La premier non riferirà in aula prima del Consiglio europeo del 6 marzo

Luca de Carolis

S’indignano tutti assieme contro quel video postato da Donald Trump su Gaza, compreso Giuseppe Conte. Perché tutti i partiti d’opposizione ritengono quel filmato, che trasforma l’inferno di oggi in un paradiso di plastica, come la miccia per invocare (ancora) in Parlamento Giorgia Meloni, affinché spieghi e risponda sul rapporto con l’amico d’Oltreoceano, su Israele e sull’Ucraina: insomma su tutti i temi, anzi le croci di politica estera. Ma la premier è di altro avviso. Non si farà vedere alle Camere prima del Consiglio europeo straordinario sull’Ucraina del 6 marzo, ufficialmente perché “l’agenda è già piena” come sostengono fonti di governo. Se ne riparlerà il 18 e il 19, quando Meloni sarà in Parlamento prima di un Consiglio Ue ordinario (e in questo caso le comunicazioni alle Camere sono obbligatorie). “Questa volta poteva scegliere e ha scelto di non rendere conto al Parlamento, lei che quando era all’opposizione prima di ogni Consiglio europeo straordinario pretendeva Conte in aula” accusa il capogruppo M5S in Senato, Stefano Patuanelli.
E già qui si rintraccia il senso di una giornata politica che dipinge tattiche e rapporti di forza in Parlamento.

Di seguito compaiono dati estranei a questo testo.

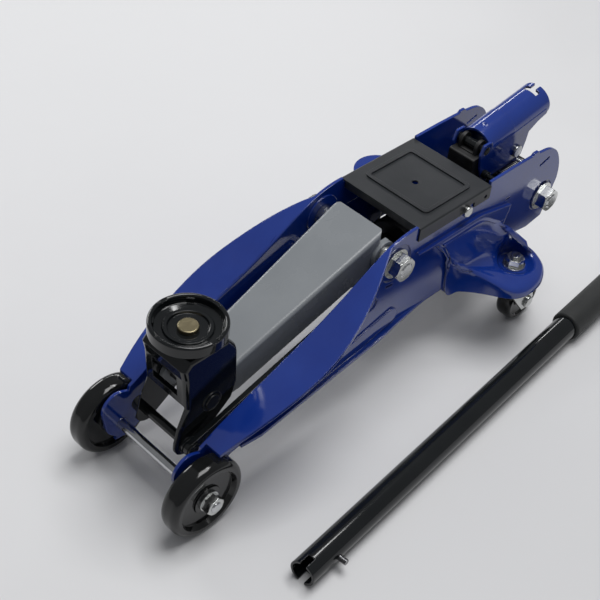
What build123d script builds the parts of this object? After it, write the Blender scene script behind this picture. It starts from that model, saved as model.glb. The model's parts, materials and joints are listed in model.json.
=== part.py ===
from build123d import *
import math
import os

# Low trolley jack. X runs from the front rollers to the handle socket, Y across, Z up.
# The origin is on the floor, under the front axle, on the centre plane. Millimetres.

# Side plates
sheet = 2.5
plate_outer = 38.2
plate_inner = plate_outer - sheet
pad_push = 3.0
lip_reach = 5.0
rib_height = 1.4
ear_x, ear_radius, ear_top = 256.0, 20.5, 131.0
# Front rollers
roller_radius = 31.1
roller_inner = 41.0
roller_outer = 57.1
roller_web = 53.4
axle_radius = 4.0
axle_height = roller_radius
m8_flats = 13.0
m8_nut = 6.5
m8_washer = 1.6
m8_washer_radius = 8.0
# Main pivot
pivot_x, pivot_z = 190.0, 124.0
pivot_radius = 6.0
sleeve_radius = 8.75
pivot_press = 1.0
press_radius = 15.5
m12_flats = 18.0
m12_nut = 8.8
m12_washer = 1.5
m12_washer_radius = 12.0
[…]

Da una parte, il centrosinistra che cerca temi su cui raggrumarsi nonostante le distanze reciproche, e insiste per trascinare nella battaglia parlamentare Meloni. Dall’altra, una premier che vuole giocare innanzitutto su altri tavoli e che si sente ancora abbastanza forte per schivare certe domande, ormai sempre più fastidiose. Di certo per lei non è un regalo quel video in cui il sodale Trump immagina una Gaza del futuro in cui bimbi sorridono a banconote che piovono dal cielo e lui, il presidente americano, si gode un cocktail in piscina con accanto il primo ministro israeliano Benjamin Netanyahu. Un frutto indigeribile dell’Intelligenza artificiale, che in mattinata alla Camera diventa il collante delle opposizioni. Inizia Angelo Bonelli di Alleanza Verdi e Sinistra: “È necessario che la premier venga a riferire in aula cosa ne pensa del suo amico Trump, perché riteniamo quel video un’operazione schifosa, visto che quella è una terra che gronda sangue”. Di seguito, gli altri progressisti: dal Pd con Laura Boldrini – “video raccapricciante, bisogna capire da che parte sta il governo” – alla 5Stelle Stefania Ascari: “Venga qui, la donna madre e cristiana, a dirci se l’Italia vuole essere complice di un genocidio a Gaza”. A colpire però è il post di Conte.
Una settimana fa, l’ex premier aveva elogiato il presidente americano per aver “smascherato la propaganda bellicista sull’Ucraina”, provocando la furia dei centristi, l’evidente disappunto del Pd – inclusa Elly Schlein – e mal di pancia anche nel M5S. Invece sul video è secco: “L’ho trovato allucinante, non possiamo passare dall’indifferenza per il massacro a strampalati piani per il futuro di Gaza”. Qualche 5Stelle respira di sollievo e assicura: “Lo ha fatto senza sforzo, quelle immagini lo hanno subito indignato”. E figurarsi nel Pd, dove invocavano una correzione di rotta. Anche se nel M5S sostengono che “Giuseppe non voleva mica lodare Trump, piuttosto criticare l’immobilismo e l’ipocrisia altrui”.
Comunque sia, il risultato è che tutto il fu campo largo, dagli ex giallorosa fino a Più Europa e Azione, per un giorno parla la stessa lingua. I capigruppo chiedono al ministro per i Rapporti con il Parlamento, Luca Ciriani (FdI) di intercedere con Meloni perché venga in aula prima del 6 marzo. Ma non c’è margine. Non adesso, con un quadro internazionale così incerto, e rogne che chiamano altre rogne, dagli spiati nel caso Paragon al pasticcio su Almasri. Appuntamento al 18 e al 19 marzo per il Consiglio Ue ordinario, e poi al premier time in Senato, il 23 aprile. Così in serata le opposizioni ripicchiano sul Trump che annuncia dazi del 25 per cento sulle importazioni dai Paesi Ue, anche per colpire di rimbalzo la leader di FdI e Matteo Salvini. “I trumpiani d’Italia hanno qualcosa da dire?”, chiede Carlo Calenda. Ma per certe risposte bisognerà aspettare, ancora.